Connaissez-vous CE film d’horreur ? Celui où le personnage principal est au bord de l'accident ? Où l'on détourne le regard pour ne pas voir l'impact ? Eh bien, en 2022, j'ai été l'héroïne de mon propre film d'épouvante.

Après avoir entendu les mots fatidiques « possible amputation », j'ai cru que tout s'effondrait. Mon travail, mes activités, mes passions… TOUT. Heureusement, le médecin a annoncé que seuls ma cheville et mon péroné étaient cassés. Un soulagement ! Je pouvais continuer mon métier. Ah oui, précisons-le : je suis policière.

Les premières semaines

Les premières semaines sont un cauchemar. Étant sous l'emprise de médicaments qui m’empêchent de réfléchir et me déplaçant, avec difficulté, en déambulateur, mon moral n'est pas optimal. Habituée à vivre à cent milles à l’heure, je me retrouve clouée sur un divan, la jambe immobilisée pour éviter un caillot de sang. Deux plaques, huit vis, ma mobilité est réduite à néant.

Mon sommeil est tendu. Je fais des cauchemars. Je me réveille en sursaut, à vrai dire, je sursaute tout le temps. Je revois l’événement dans ma tête, cela semble si réel. J’ai mal, tellement mal à ma jambe. Pourtant, je ne devrais pas avoir mal à ce point, avec la quantité de médicaments que je prends. Je ne ressens aucune émotion, excepté la colère. J’oublie sans cesse des choses qui sont toutefois importantes. Ah, je comprends… Je suis en choc post-traumatique (TSPT).
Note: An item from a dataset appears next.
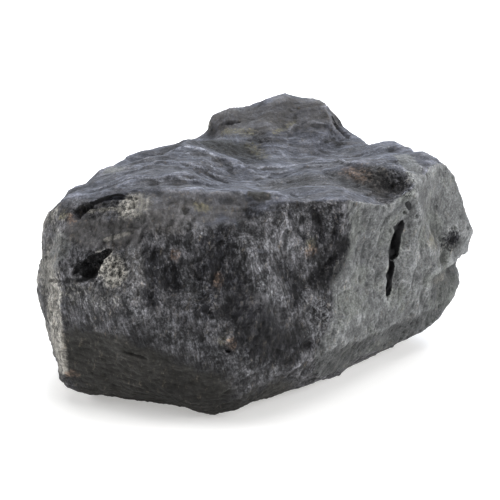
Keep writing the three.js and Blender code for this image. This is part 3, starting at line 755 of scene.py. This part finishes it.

J’essaie de rationaliser. Je suis en vie, ma jambe est intacte, je vis présentement chez ma sœur en plus de voir mes amis lors de visites.

Pourtant, je ressens un vide au fond de moi. J’ai l’impression que tout cela est injuste. Cela aurait pu être évité. Je suis consciente qu’une décision hors de mon contrôle a été prise et cela a mené à mon accident. J’ai fait mon devoir en tant que policière. J’ai voulu aider un confrère. Je me demande constamment pourquoi ce collègue s'est exposé à un tel danger. Je vis de la colère continuellement. Je pleure trop souvent.

De l’ombre à la lumière

À mesure que les semaines passent, la lumière commence à percer l'obscurité. Les symptômes du TSPT s'estompent. Je réalise que ma carrière ne se terminera pas ainsi. J'ai encore tant à offrir, tant de personnes à aider.

J'ai beaucoup de chance. Actuellement chez ma sœur, je passe mes journées avec mon filleul âgé de seulement six mois. Je le vois grandir, évoluer, on apprend beaucoup l’un de l’autre. C'est une nouvelle expérience pour moi, n'ayant pas encore d'enfant. Ce nouveau rôle me plaît.

Je recommence à marcher, je dors mieux, je suis heureuse. La vraie richesse de la vie réside dans les moments partagés en famille. Je le comprends maintenant. J’ai toujours orienté ma vie sur ma carrière, mettant de côté mon cercle social et ma santé. Je me reconnaissais davantage dans le rôle de policière que dans ma propre identité. Ce que je vis présentement n’a pas été un choix, cela m’a été imposé. Pourtant, j’en suis reconnaissante.

Quand la vérité frappe

Étant remise sur pied, je retourne chez moi, à 250 km de ma famille. Il est temps de retourner travailler après plus d’un an d’arrêt. Je suis contente. Enfin, je crois.

Quelque chose ne va pas. Je dors mal. Je perds mon sourire. Je pleure tout le temps. Je ne me sens pas à ma place. Le travail ne me comble pas comme avant l’événement. Les journées sont longues. J’attends patiemment chaque fin de semaine afin de retourner voir ceux avec qui j’ai partagé ma vie cette dernière année.

Comme une révélation, je prends conscience que ma véritable place n’est pas ici. Elle est là où se trouve ma famille. C'est décidé : je quitte la police. Je quitte cette ville.

L’émergence d’une renaissance

Ma démission est remise. Un nouveau bail est signé. Je suis dans un processus d’embauche policier près de chez moi. Bien que mon embauche ne soit pas encore confirmée, je me sens plus légère que jamais. On entend souvent que rien n’arrive pour rien. Cela n’a jamais été aussi vrai. Je crois sincèrement que cet accident m’a sauvée. Sauvée d’une vie que je pensais aimer. Sauvée de l’illusion du bonheur.

Installée dans mon nouvel appartement, sans savoir ce que l'avenir me réserve, je me sens en paix. Assise à l’extérieur, avec mon ordinateur, j’écris ces lignes. Je regarde mon filleul jouer, me regarder, me sourire. Je suis certaine d'une chose : je suis enfin à ma place.